Quote the lines that run from the line containing "Keep writing the build123d" down to the line containing "node material under". Include both of those lines, reproduce each exactly, and omit everything else.

— start Input material —

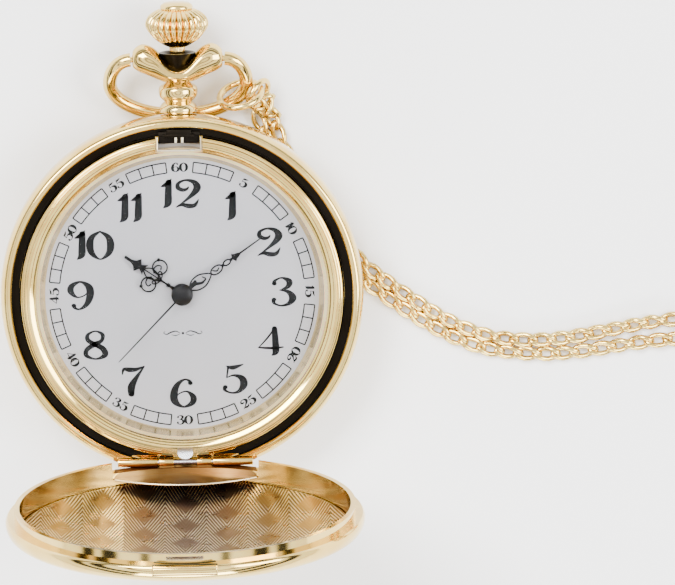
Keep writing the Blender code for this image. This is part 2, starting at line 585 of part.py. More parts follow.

— end Input material —
— start Input material —

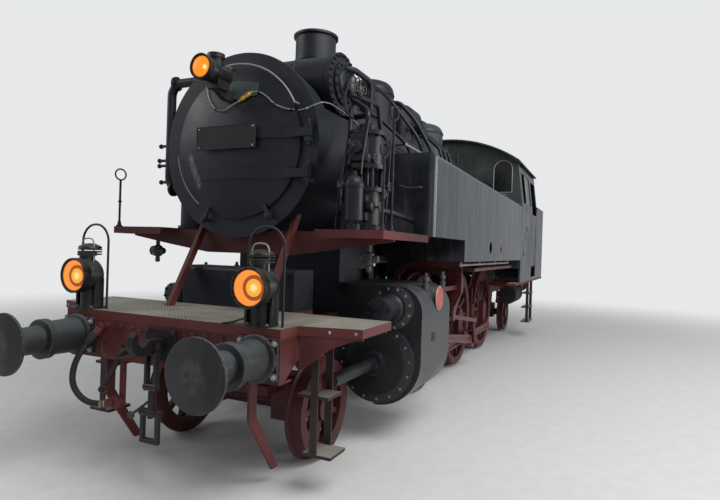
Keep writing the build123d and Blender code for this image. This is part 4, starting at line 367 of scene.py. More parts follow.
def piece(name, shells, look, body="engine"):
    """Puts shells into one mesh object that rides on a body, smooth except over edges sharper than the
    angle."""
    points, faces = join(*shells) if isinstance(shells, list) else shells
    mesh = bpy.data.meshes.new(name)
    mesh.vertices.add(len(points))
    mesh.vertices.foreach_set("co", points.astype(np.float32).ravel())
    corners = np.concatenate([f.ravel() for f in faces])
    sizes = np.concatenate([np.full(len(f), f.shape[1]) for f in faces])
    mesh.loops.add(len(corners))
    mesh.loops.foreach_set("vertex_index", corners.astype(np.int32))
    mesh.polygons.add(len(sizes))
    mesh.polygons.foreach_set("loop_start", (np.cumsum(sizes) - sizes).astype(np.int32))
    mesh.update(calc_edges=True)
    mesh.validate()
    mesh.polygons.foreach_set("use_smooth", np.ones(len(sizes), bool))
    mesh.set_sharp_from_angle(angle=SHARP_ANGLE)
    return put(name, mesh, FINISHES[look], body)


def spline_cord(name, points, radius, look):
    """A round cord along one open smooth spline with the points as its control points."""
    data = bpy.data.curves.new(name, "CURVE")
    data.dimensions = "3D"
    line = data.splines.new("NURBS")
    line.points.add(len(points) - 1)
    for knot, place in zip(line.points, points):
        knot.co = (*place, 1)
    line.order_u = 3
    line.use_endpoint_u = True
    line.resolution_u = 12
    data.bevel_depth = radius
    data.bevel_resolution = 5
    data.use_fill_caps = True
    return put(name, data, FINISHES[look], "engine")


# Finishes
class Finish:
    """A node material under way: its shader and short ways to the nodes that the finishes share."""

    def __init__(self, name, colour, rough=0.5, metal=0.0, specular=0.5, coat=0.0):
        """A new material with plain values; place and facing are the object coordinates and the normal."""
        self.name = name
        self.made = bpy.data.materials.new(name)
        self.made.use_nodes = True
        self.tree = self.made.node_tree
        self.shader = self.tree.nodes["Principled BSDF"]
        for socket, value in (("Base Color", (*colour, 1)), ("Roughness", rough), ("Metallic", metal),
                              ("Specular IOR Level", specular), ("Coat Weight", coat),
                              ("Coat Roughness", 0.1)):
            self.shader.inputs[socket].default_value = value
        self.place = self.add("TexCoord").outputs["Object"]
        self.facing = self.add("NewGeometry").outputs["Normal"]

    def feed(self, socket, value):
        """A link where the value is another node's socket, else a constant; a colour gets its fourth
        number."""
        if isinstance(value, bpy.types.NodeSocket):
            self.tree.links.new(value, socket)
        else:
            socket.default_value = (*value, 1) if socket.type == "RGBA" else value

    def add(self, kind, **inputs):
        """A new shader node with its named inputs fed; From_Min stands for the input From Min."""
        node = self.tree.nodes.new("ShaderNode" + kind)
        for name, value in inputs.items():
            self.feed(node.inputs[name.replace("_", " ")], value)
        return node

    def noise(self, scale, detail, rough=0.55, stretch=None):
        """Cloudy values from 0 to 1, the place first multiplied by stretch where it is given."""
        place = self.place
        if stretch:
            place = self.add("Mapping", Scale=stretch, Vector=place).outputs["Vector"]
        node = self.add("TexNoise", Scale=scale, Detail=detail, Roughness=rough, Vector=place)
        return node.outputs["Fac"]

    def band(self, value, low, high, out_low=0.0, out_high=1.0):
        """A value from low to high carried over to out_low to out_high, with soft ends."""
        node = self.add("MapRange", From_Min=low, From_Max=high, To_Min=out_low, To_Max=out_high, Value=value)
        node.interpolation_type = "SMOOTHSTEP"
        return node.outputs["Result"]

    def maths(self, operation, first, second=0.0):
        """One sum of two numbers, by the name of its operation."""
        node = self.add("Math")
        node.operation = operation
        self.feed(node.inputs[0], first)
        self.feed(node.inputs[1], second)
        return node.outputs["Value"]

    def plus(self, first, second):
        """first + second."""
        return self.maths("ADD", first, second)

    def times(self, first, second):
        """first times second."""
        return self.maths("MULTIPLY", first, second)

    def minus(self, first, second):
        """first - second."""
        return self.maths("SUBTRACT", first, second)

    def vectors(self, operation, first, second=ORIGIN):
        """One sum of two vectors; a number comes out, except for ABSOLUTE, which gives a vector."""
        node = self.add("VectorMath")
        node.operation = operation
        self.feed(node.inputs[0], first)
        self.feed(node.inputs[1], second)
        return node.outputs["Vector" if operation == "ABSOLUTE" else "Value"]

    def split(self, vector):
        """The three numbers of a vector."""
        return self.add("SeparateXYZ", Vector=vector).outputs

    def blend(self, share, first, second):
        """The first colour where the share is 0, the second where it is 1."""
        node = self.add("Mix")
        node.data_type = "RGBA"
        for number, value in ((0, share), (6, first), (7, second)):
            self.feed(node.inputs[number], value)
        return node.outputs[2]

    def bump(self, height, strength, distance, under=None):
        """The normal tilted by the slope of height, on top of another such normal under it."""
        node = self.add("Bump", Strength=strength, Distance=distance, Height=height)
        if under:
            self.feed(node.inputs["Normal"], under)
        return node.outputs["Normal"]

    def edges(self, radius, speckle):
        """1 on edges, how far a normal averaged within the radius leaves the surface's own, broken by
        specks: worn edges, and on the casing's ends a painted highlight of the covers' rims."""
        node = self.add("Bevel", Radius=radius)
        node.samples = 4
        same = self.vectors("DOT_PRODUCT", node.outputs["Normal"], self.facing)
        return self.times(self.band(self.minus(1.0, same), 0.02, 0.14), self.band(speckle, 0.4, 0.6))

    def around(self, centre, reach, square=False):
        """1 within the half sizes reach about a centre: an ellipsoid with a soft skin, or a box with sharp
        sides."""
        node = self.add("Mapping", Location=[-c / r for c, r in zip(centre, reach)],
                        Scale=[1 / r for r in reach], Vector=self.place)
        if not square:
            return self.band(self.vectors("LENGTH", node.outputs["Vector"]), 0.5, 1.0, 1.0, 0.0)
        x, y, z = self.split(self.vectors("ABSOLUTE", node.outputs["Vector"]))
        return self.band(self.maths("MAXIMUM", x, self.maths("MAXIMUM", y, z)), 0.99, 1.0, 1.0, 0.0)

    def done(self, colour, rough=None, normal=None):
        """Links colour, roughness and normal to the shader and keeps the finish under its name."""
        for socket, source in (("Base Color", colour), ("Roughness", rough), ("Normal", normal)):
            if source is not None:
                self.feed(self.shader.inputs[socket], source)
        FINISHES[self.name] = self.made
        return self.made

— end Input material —

Correct answer
Keep writing the build123d and Blender code for this image. This is part 4, starting at line 367 of scene.py. More parts follow.
def piece(name, shells, look, body="engine"):
    """Puts shells into one mesh object that rides on a body, smooth except over edges sharper than the
    angle."""
    points, faces = join(*shells) if isinstance(shells, list) else shells
    mesh = bpy.data.meshes.new(name)
    mesh.vertices.add(len(points))
    mesh.vertices.foreach_set("co", points.astype(np.float32).ravel())
    corners = np.concatenate([f.ravel() for f in faces])
    sizes = np.concatenate([np.full(len(f), f.shape[1]) for f in faces])
    mesh.loops.add(len(corners))
    mesh.loops.foreach_set("vertex_index", corners.astype(np.int32))
    mesh.polygons.add(len(sizes))
    mesh.polygons.foreach_set("loop_start", (np.cumsum(sizes) - sizes).astype(np.int32))
    mesh.update(calc_edges=True)
    mesh.validate()
    mesh.polygons.foreach_set("use_smooth", np.ones(len(sizes), bool))
    mesh.set_sharp_from_angle(angle=SHARP_ANGLE)
    return put(name, mesh, FINISHES[look], body)


def spline_cord(name, points, radius, look):
    """A round cord along one open smooth spline with the points as its control points."""
    data = bpy.data.curves.new(name, "CURVE")
    data.dimensions = "3D"
    line = data.splines.new("NURBS")
    line.points.add(len(points) - 1)
    for knot, place in zip(line.points, points):
        knot.co = (*place, 1)
    line.order_u = 3
    line.use_endpoint_u = True
    line.resolution_u = 12
    data.bevel_depth = radius
    data.bevel_resolution = 5
    data.use_fill_caps = True
    return put(name, data, FINISHES[look], "engine")


# Finishes
class Finish:
    """A node material under way: its shader and short ways to the nodes that the finishes share."""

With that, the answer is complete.